## RECORDS SHOWN
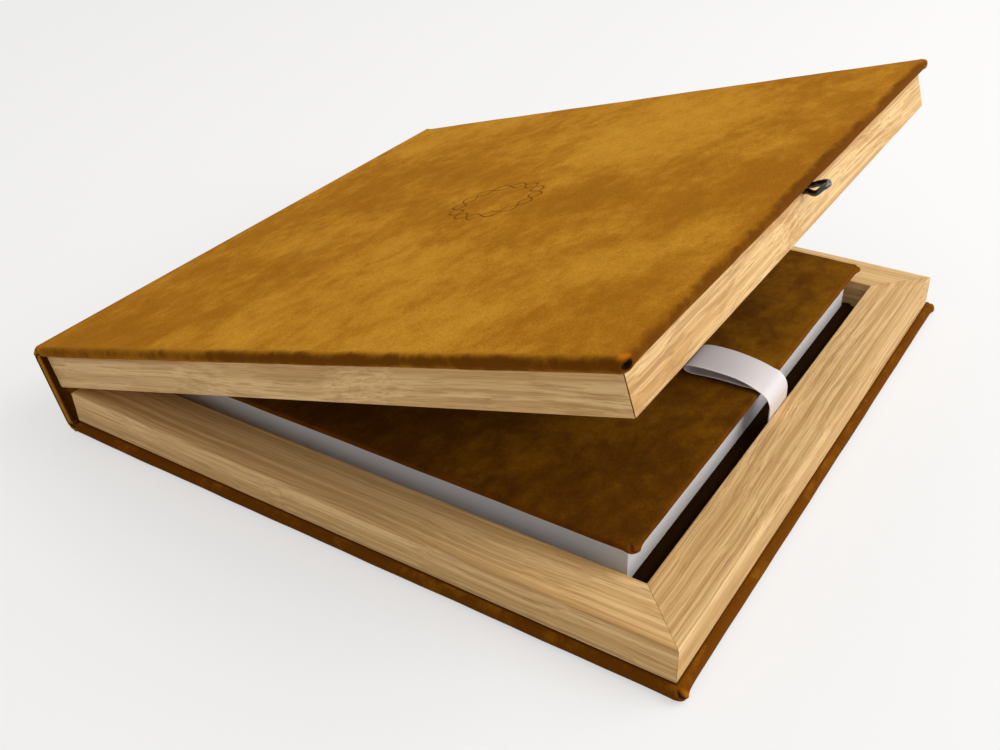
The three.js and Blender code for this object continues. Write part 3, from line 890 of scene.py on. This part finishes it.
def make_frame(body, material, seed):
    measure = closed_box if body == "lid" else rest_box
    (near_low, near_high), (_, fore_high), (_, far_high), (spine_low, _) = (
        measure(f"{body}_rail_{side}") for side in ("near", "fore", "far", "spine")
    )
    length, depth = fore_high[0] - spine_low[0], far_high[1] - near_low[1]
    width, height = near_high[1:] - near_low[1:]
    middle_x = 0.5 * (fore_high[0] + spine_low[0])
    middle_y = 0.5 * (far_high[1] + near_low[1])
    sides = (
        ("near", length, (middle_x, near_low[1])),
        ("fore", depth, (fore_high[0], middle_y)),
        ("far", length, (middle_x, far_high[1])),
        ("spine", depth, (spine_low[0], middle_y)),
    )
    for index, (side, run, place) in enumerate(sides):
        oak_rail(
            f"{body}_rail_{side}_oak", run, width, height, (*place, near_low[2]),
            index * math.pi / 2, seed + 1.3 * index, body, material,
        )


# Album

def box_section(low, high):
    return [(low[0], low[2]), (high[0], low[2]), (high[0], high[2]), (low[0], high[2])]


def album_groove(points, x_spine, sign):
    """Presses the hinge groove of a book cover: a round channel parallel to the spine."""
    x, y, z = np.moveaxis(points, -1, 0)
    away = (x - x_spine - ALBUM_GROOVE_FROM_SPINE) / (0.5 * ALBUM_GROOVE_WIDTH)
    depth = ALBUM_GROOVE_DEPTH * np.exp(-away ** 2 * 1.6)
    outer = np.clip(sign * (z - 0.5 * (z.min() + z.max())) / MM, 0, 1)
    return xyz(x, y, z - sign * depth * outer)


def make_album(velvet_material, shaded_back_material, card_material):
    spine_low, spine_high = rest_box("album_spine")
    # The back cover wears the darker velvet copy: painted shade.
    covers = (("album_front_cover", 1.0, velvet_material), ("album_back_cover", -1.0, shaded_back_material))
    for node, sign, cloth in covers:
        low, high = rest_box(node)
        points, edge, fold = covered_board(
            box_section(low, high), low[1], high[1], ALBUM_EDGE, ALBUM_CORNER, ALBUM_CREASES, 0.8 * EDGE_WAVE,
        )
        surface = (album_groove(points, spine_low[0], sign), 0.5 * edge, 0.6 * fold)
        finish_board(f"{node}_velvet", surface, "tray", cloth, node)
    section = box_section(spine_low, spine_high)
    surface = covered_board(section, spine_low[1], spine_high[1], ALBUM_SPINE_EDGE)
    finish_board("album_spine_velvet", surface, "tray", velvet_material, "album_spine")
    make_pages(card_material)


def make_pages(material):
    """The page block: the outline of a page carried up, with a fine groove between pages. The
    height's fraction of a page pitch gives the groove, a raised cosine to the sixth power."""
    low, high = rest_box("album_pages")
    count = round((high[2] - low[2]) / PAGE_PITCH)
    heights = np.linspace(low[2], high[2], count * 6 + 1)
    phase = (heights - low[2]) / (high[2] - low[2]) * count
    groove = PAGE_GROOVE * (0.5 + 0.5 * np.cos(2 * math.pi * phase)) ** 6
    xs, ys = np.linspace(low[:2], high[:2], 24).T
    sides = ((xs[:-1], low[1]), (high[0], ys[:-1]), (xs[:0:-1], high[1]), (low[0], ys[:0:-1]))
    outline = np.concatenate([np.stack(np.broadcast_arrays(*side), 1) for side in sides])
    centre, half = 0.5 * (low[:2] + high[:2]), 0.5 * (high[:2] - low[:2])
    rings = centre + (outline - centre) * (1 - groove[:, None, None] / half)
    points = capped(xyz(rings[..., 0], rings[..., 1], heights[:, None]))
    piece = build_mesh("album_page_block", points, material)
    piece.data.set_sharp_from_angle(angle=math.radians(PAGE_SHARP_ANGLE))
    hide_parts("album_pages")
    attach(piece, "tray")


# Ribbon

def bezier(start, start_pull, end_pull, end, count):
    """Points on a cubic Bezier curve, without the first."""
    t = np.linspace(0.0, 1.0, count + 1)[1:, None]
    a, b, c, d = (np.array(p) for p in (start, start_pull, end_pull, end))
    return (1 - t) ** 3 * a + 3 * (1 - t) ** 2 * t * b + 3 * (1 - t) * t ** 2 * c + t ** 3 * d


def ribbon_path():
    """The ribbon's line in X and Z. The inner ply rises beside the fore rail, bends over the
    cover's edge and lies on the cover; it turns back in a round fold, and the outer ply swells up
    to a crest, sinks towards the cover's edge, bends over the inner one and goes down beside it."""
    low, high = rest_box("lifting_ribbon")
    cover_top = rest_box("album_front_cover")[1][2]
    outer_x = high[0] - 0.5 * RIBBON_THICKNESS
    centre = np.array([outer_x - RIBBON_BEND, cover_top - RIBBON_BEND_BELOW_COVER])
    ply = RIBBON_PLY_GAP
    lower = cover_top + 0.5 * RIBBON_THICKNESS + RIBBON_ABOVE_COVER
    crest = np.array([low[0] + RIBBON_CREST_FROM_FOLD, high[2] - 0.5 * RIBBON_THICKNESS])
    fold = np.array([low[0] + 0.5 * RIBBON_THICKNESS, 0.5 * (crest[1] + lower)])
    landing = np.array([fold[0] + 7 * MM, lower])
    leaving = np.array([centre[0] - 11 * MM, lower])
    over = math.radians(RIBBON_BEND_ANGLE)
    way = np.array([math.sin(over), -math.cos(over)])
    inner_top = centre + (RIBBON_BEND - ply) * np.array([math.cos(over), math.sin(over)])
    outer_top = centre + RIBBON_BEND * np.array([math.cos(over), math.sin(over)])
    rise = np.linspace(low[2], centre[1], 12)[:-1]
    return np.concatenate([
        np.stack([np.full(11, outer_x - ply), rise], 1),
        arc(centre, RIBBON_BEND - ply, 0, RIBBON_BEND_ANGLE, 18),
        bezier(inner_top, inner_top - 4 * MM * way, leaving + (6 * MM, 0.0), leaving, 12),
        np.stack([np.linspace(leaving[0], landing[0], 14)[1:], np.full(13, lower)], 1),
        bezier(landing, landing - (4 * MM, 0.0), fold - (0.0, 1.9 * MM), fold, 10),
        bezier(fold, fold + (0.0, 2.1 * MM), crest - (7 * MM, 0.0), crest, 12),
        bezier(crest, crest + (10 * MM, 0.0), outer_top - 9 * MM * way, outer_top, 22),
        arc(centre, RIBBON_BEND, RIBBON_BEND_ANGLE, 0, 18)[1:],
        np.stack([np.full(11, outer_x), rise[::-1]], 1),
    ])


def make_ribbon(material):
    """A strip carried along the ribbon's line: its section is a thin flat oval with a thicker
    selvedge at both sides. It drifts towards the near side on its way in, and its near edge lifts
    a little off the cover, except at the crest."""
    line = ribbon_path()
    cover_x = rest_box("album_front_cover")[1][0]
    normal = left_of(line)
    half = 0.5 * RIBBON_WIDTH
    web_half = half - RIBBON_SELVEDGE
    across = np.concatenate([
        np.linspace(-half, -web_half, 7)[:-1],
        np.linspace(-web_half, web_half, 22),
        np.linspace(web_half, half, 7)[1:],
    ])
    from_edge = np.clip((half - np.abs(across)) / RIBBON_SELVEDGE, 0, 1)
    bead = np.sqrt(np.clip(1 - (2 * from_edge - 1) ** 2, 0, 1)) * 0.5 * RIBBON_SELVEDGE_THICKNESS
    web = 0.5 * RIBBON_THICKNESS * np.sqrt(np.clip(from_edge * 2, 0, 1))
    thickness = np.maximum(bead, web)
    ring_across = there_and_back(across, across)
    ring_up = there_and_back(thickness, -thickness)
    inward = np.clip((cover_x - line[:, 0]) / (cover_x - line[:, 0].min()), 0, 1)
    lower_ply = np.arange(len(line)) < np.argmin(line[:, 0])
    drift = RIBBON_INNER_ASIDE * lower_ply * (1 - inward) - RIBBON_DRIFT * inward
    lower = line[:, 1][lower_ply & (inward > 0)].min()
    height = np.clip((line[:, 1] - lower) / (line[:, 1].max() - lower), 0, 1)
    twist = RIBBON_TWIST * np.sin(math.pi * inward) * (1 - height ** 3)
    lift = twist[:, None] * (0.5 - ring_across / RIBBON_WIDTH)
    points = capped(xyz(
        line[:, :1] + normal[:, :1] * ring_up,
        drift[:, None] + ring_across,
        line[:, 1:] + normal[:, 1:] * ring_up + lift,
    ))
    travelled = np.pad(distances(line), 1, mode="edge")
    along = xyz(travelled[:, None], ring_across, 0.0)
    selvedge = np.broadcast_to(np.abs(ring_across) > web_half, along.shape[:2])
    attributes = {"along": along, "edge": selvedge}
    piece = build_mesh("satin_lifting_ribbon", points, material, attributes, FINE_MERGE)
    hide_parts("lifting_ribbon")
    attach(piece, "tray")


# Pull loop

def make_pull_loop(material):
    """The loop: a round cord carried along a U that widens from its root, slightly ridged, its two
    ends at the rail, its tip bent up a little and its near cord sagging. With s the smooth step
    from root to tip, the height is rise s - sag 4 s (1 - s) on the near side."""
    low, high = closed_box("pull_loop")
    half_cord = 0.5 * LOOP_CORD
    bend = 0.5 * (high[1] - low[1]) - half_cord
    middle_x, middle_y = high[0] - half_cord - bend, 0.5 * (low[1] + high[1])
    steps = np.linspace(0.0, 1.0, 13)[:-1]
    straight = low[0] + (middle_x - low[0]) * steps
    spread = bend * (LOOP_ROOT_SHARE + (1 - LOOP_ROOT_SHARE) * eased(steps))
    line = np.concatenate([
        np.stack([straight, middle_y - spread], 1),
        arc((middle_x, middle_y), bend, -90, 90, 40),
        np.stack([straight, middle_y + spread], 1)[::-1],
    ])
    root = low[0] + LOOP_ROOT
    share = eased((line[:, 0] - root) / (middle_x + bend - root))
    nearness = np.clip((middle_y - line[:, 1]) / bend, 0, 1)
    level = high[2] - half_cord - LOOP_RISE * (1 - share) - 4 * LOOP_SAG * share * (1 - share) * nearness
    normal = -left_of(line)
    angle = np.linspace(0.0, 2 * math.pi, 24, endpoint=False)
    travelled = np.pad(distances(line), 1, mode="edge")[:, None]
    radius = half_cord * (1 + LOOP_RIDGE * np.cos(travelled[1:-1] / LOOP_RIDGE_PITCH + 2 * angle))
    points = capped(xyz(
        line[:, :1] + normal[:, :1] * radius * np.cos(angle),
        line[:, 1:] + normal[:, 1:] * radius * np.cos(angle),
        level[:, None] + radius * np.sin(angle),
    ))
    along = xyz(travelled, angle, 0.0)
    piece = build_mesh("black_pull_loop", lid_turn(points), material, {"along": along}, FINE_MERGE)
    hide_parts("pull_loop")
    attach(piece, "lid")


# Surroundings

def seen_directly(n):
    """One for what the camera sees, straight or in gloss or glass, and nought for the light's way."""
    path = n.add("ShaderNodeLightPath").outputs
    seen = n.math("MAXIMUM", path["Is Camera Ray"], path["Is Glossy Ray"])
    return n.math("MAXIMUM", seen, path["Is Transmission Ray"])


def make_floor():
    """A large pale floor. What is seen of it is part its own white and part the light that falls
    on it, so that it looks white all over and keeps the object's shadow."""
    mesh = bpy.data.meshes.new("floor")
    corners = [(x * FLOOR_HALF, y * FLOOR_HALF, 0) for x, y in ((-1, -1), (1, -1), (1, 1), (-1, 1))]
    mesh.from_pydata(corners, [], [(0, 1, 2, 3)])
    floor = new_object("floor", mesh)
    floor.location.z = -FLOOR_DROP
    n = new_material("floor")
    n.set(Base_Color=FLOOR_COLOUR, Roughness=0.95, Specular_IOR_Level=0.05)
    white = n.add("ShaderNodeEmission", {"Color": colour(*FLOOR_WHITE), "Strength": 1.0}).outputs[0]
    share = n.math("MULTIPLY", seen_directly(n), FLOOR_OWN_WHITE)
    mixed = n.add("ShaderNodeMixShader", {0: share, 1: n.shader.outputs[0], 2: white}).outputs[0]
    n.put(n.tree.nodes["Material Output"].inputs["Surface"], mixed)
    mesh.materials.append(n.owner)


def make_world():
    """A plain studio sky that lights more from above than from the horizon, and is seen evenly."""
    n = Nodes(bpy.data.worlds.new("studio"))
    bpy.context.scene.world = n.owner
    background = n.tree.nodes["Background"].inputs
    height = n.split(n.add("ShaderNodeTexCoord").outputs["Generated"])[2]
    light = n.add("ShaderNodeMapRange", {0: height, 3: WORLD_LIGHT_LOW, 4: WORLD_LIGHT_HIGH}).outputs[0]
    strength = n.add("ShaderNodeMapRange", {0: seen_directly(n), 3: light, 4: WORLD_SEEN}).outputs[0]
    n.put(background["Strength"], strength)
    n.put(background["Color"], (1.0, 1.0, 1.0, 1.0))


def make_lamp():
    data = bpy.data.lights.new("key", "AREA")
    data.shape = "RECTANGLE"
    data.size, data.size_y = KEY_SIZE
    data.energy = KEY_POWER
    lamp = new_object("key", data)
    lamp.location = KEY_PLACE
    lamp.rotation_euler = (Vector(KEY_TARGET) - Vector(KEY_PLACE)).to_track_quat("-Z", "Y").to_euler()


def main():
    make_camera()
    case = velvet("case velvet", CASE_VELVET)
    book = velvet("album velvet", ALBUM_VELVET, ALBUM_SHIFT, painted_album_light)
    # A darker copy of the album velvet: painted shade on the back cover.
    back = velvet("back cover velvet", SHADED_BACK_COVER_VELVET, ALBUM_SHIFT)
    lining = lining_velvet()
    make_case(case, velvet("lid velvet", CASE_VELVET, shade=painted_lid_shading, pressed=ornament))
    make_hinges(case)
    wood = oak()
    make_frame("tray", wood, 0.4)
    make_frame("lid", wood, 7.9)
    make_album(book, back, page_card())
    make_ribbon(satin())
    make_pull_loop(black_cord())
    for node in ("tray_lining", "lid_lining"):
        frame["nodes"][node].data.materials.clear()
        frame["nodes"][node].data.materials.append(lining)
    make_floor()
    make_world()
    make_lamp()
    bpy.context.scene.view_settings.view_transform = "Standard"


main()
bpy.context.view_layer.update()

--

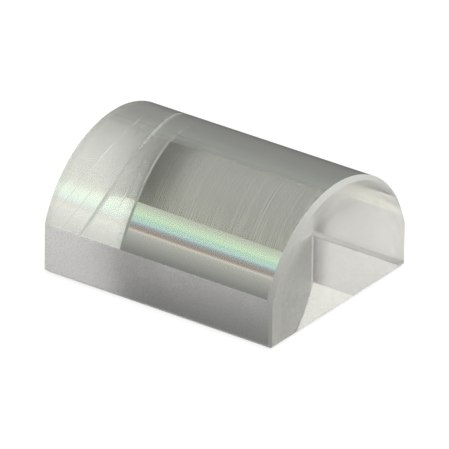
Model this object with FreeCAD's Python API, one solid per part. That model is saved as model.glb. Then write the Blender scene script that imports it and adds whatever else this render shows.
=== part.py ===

--

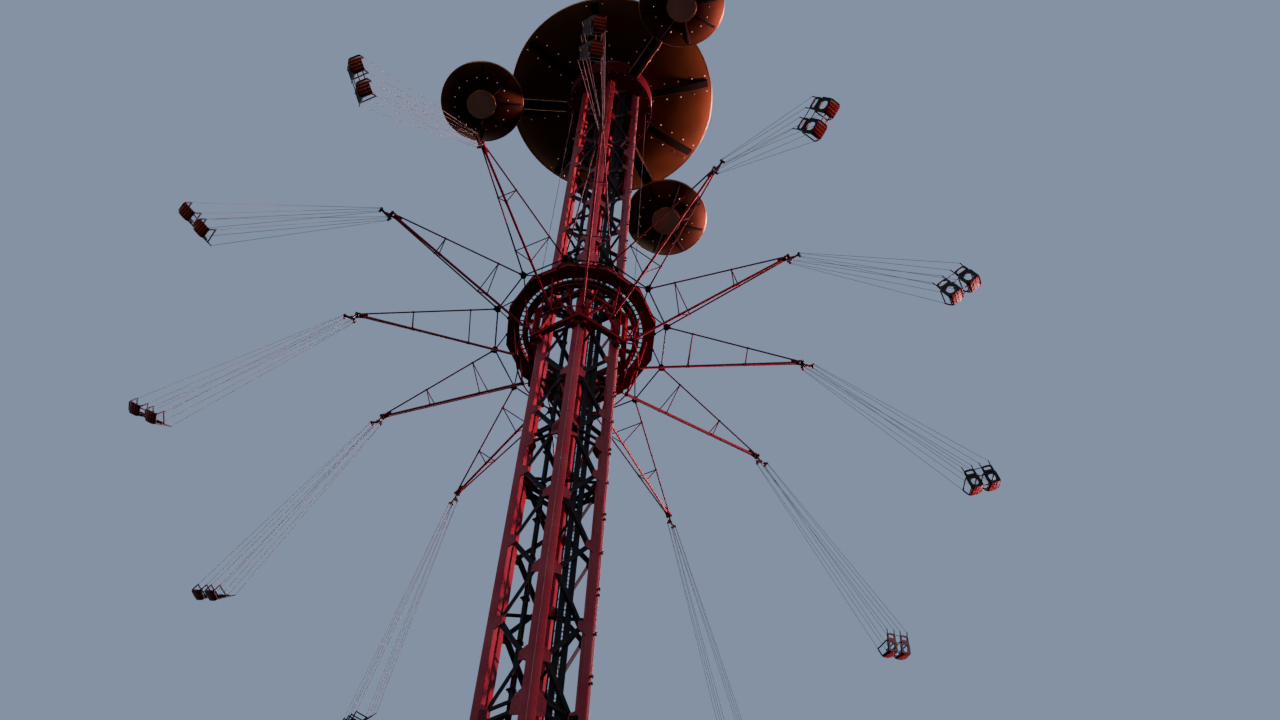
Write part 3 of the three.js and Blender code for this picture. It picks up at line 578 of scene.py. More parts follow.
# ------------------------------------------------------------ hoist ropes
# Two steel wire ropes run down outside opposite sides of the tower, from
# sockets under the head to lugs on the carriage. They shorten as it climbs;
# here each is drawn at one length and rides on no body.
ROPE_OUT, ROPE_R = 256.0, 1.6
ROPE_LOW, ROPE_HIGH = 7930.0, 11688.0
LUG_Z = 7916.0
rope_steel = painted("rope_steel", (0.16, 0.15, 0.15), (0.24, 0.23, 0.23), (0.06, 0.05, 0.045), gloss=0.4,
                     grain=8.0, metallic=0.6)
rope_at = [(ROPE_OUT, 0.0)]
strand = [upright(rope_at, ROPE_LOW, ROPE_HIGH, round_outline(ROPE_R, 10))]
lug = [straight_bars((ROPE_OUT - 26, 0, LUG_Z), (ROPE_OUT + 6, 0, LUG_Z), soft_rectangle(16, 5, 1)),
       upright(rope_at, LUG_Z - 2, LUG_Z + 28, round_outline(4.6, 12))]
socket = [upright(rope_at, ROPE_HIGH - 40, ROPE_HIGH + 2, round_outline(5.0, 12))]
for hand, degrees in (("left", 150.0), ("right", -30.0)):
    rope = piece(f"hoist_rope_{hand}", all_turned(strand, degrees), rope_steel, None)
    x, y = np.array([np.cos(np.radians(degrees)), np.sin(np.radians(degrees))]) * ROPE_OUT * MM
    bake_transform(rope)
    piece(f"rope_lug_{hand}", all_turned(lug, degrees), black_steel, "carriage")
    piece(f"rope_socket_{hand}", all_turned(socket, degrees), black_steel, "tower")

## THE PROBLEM
Return verbatim the lines that run from the line containing "The three.js and Blender code for this object" through the line containing "return xyz(x, y, z", inclusive.

## ANSWER TO THIS PROBLEM
The three.js and Blender code for this object continues. Write part 3, from line 890 of scene.py on. This part finishes it.
def make_frame(body, material, seed):
    measure = closed_box if body == "lid" else rest_box
    (near_low, near_high), (_, fore_high), (_, far_high), (spine_low, _) = (
        measure(f"{body}_rail_{side}") for side in ("near", "fore", "far", "spine")
    )
    length, depth = fore_high[0] - spine_low[0], far_high[1] - near_low[1]
    width, height = near_high[1:] - near_low[1:]
    middle_x = 0.5 * (fore_high[0] + spine_low[0])
    middle_y = 0.5 * (far_high[1] + near_low[1])
    sides = (
        ("near", length, (middle_x, near_low[1])),
        ("fore", depth, (fore_high[0], middle_y)),
        ("far", length, (middle_x, far_high[1])),
        ("spine", depth, (spine_low[0], middle_y)),
    )
    for index, (side, run, place) in enumerate(sides):
        oak_rail(
            f"{body}_rail_{side}_oak", run, width, height, (*place, near_low[2]),
            index * math.pi / 2, seed + 1.3 * index, body, material,
        )


# Album

def box_section(low, high):
    return [(low[0], low[2]), (high[0], low[2]), (high[0], high[2]), (low[0], high[2])]


def album_groove(points, x_spine, sign):
    """Presses the hinge groove of a book cover: a round channel parallel to the spine."""
    x, y, z = np.moveaxis(points, -1, 0)
    away = (x - x_spine - ALBUM_GROOVE_FROM_SPINE) / (0.5 * ALBUM_GROOVE_WIDTH)
    depth = ALBUM_GROOVE_DEPTH * np.exp(-away ** 2 * 1.6)
    outer = np.clip(sign * (z - 0.5 * (z.min() + z.max())) / MM, 0, 1)
    return xyz(x, y, z - sign * depth * outer)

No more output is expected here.